You can roughly divide avalanches into two categories: loose-snow (or point-release) avalanches that typically release in one localized spot and spread out downslope; and slab avalanches, where blocks of snow break at their edges and slide. Slab avalanches, which are often triggered by weak layers within the snowpack that suddenly fail, are more challenging to forecast than loose-snow avalanches, which commonly result when weather events—which could be snowstorms or simply strong winds—pile up a lot of snow in short order that soon enough succumbs to gravity. Smaller loose-snow avalanches are often called “sloughs” or “sluffs” and can help stabilize a slope and reduce the risk of bigger avalanches. Nonetheless, any kind of avalanche can be life-threatening—even a little sluff.

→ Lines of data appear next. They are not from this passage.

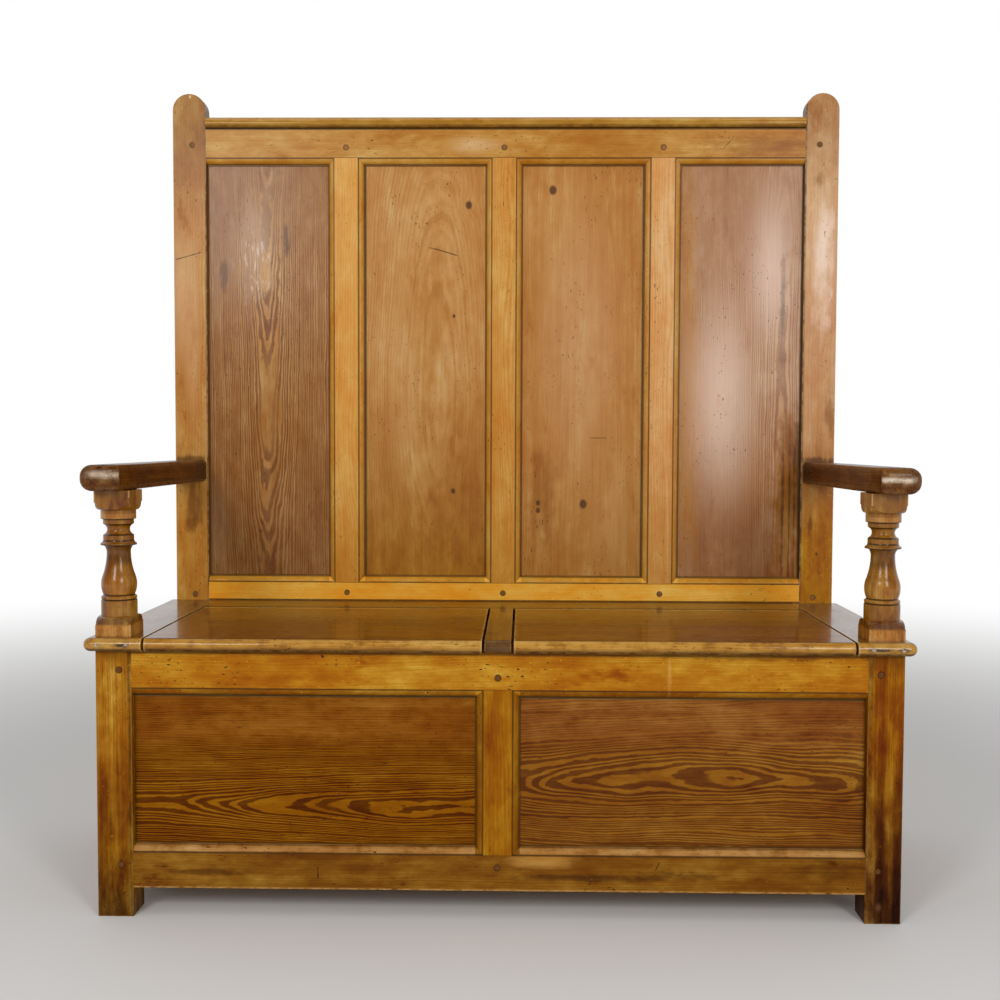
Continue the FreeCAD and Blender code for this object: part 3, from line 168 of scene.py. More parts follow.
def object_axes(s):
    """The x, y and z of a piece's own coordinates."""
    place = s.add("TexCoord", None, None, 3)
    node = s.add("SeparateXYZ", None, {0: place}).socket.node
    return [Shade(s.tree, node.outputs[i]) for i in range(3)]


def rgb(red, green, blue):
    return (red, green, blue, 1.0)


def distance(across, up):
    """How far a place lies from the origin of two coordinates."""
    return (across * across + up * up).root()


def between(value, low, high, soft):
    """1 between two places, easing to 0 outside them."""
    return value.ramp(low - soft, low + soft) * value.ramp(high - soft, high + soft, 1.0, 0.0)


# The wood

GRIME = rgb(0.030, 0.012, 0.004)
DIRT = rgb(0.075, 0.033, 0.006)
GREEN_PAINT = rgb(0.035, 0.060, 0.028)
KNOT = rgb(0.075, 0.026, 0.010)
KNOT_HEART = rgb(0.16, 0.062, 0.022)
# Pale torn fibres, which also paint the glints of a sheen
TORN_FIBRE_AND_GLINT = rgb(0.82, 0.66, 0.54)

# For each way of cutting a board: which axes run along its grain, across its face,
# and through its thickness
CUTS = {
    "upright": (2, 0, 1),
    "level": (0, 2, 1),
    "lid": (0, 1, 2),
    "seat end": (1, 0, 2),
    "side level": (1, 2, 0),
}
FACE_UP = ("lid", "seat end")


def grain_of(s, axes, cut, seed):
    """A board's coordinates along, across and through it, and the fine patterns that
    its colours and its wear share: broken runs from 0 to 1, and the others lie about 0."""
    x, y, z = axes
    u, v, w = (axes[i] for i in CUTS[cut])
    grain = SimpleNamespace(axes=axes, u=u, v=v, w=w, seed=seed)
    grain.quick = s.noise(u * 9.0, v * 45.0 + seed, w * 45.0, 3.0, 0.55) - 0.5
    grain.streaks = s.noise(u * 1.8 + seed, v * 70.0, w * 70.0 + seed, 4.0, 0.6) - 0.5
    grain.fibre = s.noise(u * 16.0, v * 560.0, w * 560.0 + seed, 2.0, 0.6) - 0.5
    grain.cloud = s.noise(u * 5.0 + seed, v * 14.0 + seed, w * 14.0, 5.0, 0.62) - 0.5
    grain.mottle = s.noise(u * 26.0 + seed, v * 50.0, w * 50.0 + seed, 3.0, 0.6) - 0.5
    grain.broken = s.noise(x * 60.0 + seed, y * 60.0, z * 60.0, 3.0, 0.65)
    return grain


def year_rings(s, grain, face, heart, lean, bow, pitch, wander, waver, knots):
    """How much dark late wood there is, and how far beside the heart a place lies."""
    u, v, w, seed = grain.u, grain.v, grain.w, grain.seed
    slow = s.noise(u * 1.6 + seed, v * 5.0, w * 5.0 + seed, 2.0) - 0.5
    slower = s.noise(u * 3.0, v * 7.0 + seed, w * 7.0, 2.0) - 0.5
    side = v - heart[0] + slow * (waver * 0.030)
    depth = w - face + heart[1] + u * lean + slower * (waver * 0.020)
    if bow[0]:
        off = u - bow[1]
        depth = depth + off * off * bow[0]
    for ku, kv, size in knots:
        du, dv = (u - ku) * 0.6, v - kv
        near = (du * du + dv * dv) / (-2 * (size * 1.8) ** 2)
        depth = depth + near.exponent() * (size * 1.5)
    rings = distance(side, depth) / pitch
    uneven = s.noise(rings * 0.37, seed, 0.0, 1.0) - 0.5
    ragged = s.noise(u * 60.0, v * 100.0 + seed, w * 100.0, 1.0) - 0.5
    rings = rings + uneven * 2.2 + grain.quick * (wander * 1.2) + ragged * (wander * 0.28)
    strength = s.chance(rings.floor() + seed)
    turn = rings.fraction()
    late_wood = turn.ramp(0.25, 0.48) * turn.ramp(0.84, 0.97, 1.0, 0.0) * (0.6 + strength * 0.4)
    return late_wood, side


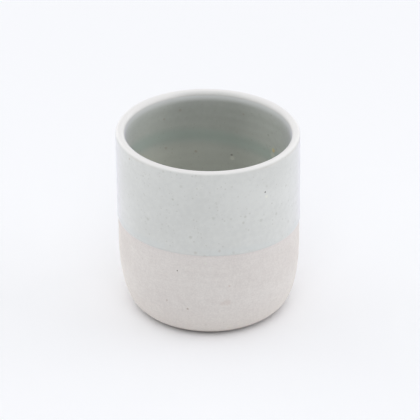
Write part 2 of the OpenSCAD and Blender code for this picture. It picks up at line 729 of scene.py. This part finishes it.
class Finish(Graph):
    """A material in the making: its turned coordinates, its mottle, and how tints and marks go on."""

    def __init__(self, name: str, groups: SharedGroups, cup: Cup, seed: float) -> None:
        """Starts the material.

        Args:
            name: its name.
            groups: the shared node groups.
            cup: the cup that it covers.
            seed: what sets its mottle apart from the others'.
        """
        self.material = bpy.data.materials.new(name)
        self.material.use_nodes = True
        super().__init__(self.material.node_tree)
        self.tree.nodes.clear()
        self.groups = groups
        self.cup = cup
        self.turned = self.add("ShaderNodeAttribute", attribute_name=TURNED).outputs["Vector"]
        self.above = self.add("ShaderNodeAttribute", attribute_name=ABOVE_LINE).outputs["Fac"]
        self.x, self.y, self.height = self.parts(self.turned)
        self.mottle = self.use(groups.mottle, vector=self.turned, seed=seed)

    def over_rim(self) -> Socket:
        """Returns a point's height over where the rim starts to round."""
        return self.math("SUBTRACT", self.height, self.cup.rim_z)

    def inward(self) -> Socket:
        """Returns how far in from the middle of the rim a point lies."""
        radius = self.vector("LENGTH", self.joined(self.x, self.y, 0.0))
        return self.math("SUBTRACT", self.cup.rim_mid, radius)

    def dimmed(self, colour: Socket, light: Socket) -> Socket:
        """Returns the colour times a share of light."""
        return self.mix(1.0, colour, self.joined(light, light, light), "MULTIPLY")

    def laid(self, colour: Socket, wash: Wash, along: Socket, *masks: Socket) -> Socket:
        """Lays a tint over a colour.

        Args:
            colour: the colour below.
            wash: the tint.
            along: the value that its reach is counted in.
            masks: how much of it is left at each point.

        Returns:
            The colour with the tint.
        """
        share = self.times(self.reached(along, wash.reach), *masks, wash.strength)
        return self.mix(share, colour, linear(wash.tone))

    def strewn(self, colour: Socket, specks: Scatter) -> Socket:
        """Strews specks over a colour.

        Args:
            colour: the colour below.
            specks: the specks.

        Returns:
            The colour with the specks.
        """
        mask = self.use(
            self.groups.specks,
            vector=self.vector("ADD", self.turned, (specks.shift,) * 3),
            spacing=specks.spacing,
            kept_share=specks.kept,
            radius_share=specks.radius / specks.spacing,
            softness=specks.softness,
        )
        return self.mix(self.times(mask, specks.strength), colour, linear(specks.tone.value))

    def marked(self, colour: Socket, mark: Mark, surface_r: float) -> Socket:
        """Puts a single mark on a colour.

        Args:
            colour: the colour below.
            mark: the mark.
            surface_r: the radius of the surface there.

        Returns:
            The colour with the mark.
        """
        place = {"vector": self.turned, "centre": mark.centre(surface_r), "radius": mark.radius * MM}
        mask = self.use(self.groups.mark, **place)
        return self.mix(self.times(mask, mark.strength), colour, linear(mark.tone.value))

    def shade(self, colour: Value, roughness: Value, height: Value, depth: float, **fixed: Value) -> None:
        """Adds the shader.

        Args:
            colour: the base colour.
            roughness: the roughness.
            height: the surface's fine relief, from 0 to 1.
            depth: how deep that relief is, in metres.
            fixed: further inputs of the shader, by name with underscores for spaces.
        """
        bump = self.add("ShaderNodeBump", {"Strength": 1.0, "Distance": depth, "Height": height})
        inputs = {"Base Color": colour, "Roughness": roughness, "Normal": bump.outputs[0]}
        shader = self.add("ShaderNodeBsdfPrincipled", inputs)
        for name, value in fixed.items():
            shader.inputs[name.replace("_", " ")].default_value = value
        self.add("ShaderNodeOutputMaterial", {"Surface": shader.outputs[0]})


@dataclass(frozen=True)
class Surface:
    """What the clay and the glazes share: two mottled tones, then flow, specks and marks over them."""

    name: str
    seed: float
    pale: Shown
    dark: Shown
    marks: tuple[Mark, ...]
    specks: tuple[Scatter, ...]

    def build(self, groups: SharedGroups, cup: Cup) -> bpy.types.Material:
        """Makes the material.

        Args:
            groups: the shared node groups.
            cup: the cup, for where the lip, the bands and the marks lie.

        Returns:
            The material.
        """
        finish = Finish(self.name, groups, cup, self.seed)
        colour = finish.mix(finish.mottle, linear(self.pale), linear(self.dark))
        colour = self.flowed(finish, colour)
        for specks in self.specks:
            colour = finish.strewn(colour, specks)
        for mark in self.marks:
            colour = finish.marked(colour, mark, self.surface_r(cup, mark.height * MM))
        self.shaded(finish, colour)
        return finish.material

    def surface_r(self, cup: Cup, height: float) -> float:
        """Returns the surface's radius at a height."""
        raise NotImplementedError

    def flowed(self, finish: Finish, colour: Socket) -> Socket:
        """Returns the colour with what the glaze's flow, or the hand and the kiln, did to it, and with any
        painted light and shade.
        """
        raise NotImplementedError

    def shaded(self, finish: Finish, colour: Socket) -> None:
        """Adds the fine relief and the shader."""
        raise NotImplementedError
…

Things to Key Into In Regards To Avalanche Safety
The three elements avalanche-aware snowshoers focus on both before and during their outings are the weather, the snowpack condition, and the terrain they’re traversing. These are the main physical factors that determine avalanche risk.
The weather’s a huge deal. A rapid accumulation of snowfall—particularly more than an inch per hour—ramps up the avalanche risk. As we alluded to already, the wind itself can achieve the same effect even in the absence of precipitation. If winds in the mountainous area you’ll be snowshoeing in are blowing 10 miles or more per hour for a while, you should expect some risky deposits of snow—“wind slabs”—on leeward ridge brows and slopes. Temperature is another important aspect of weather to pay attention to. Snowshoeing during a rapid warmup can be risky; given thawing, meltwater-lubricated slopes may be shedding. If temperatures at the start of the snowstorm are cold but then warm as the storm progresses, be wary: This may result in wetter, heavy snow lying atop drier, lighter snow, creating a precarious imbalance.
That last point suggests the importance of knowing how to assess the condition of the snowpack. This is about the most technical part of avalanche safety, but something anybody can familiarize themselves with. The best way to do so is to take an avalanche safety course involving some fieldwork with an instructor. Armed with a shovel—such as the Telescoping Shovel With D-Handle we offer here at Crescent Moon—you can perform a variety of tests to assess the stability of the snowpack you’re traveling over, which goes a long way toward helping you route your way over the safest ground possible.
The terrain is another vital element to pay attention to. Most avalanches occur on slopes between 25 and 45 degrees, especially between 35 and 45 degrees. There are many ways to estimate with decent accuracy the cant of the hillside or mountainside you’re crossing or climbing, including the use of inexpensive clinometers or easy-to-use smartphone apps; the important thing is learning how to make that estimation and doing so regularly as you snowshoe.
Stay aware of slope aspect as you travel, and favor, all else being equal, the generally more stable, less-snow-loaded windward slopes. Avoid whenever possible gullies and other “terrain traps,” and minimize how much you’re traveling below cornices, which can break off without warning and cause avalanches on the slopes below. You’re not necessarily safe on level ground, by the way—not if you’re snowshoeing across the “runout zone” along the base of a slope where large avalanches may surge some distance over the flats. Flagged or broken trees can be indications of such runout zones.
What to Carry in Avalanche Country
Carrying proper equipment is another crucial part of avalanche safety for snowshoers. The shovel we’ve already mentioned is not just vital for testing snowpack but also for digging out avalanche victims. An avalanche probe (like ourcollapsible, 270-centimeter Crescent Moon model) is also essential for finding buried people. Avalanche beacons and airbags are other pieces of gear any snowshoer regularly out and about in avalanche terrain should carry.
Remember, avalanches are nothing to mess around with. When in doubt about the weather, snowpack, or terrain, don’t hesitate to head back to the trailhead!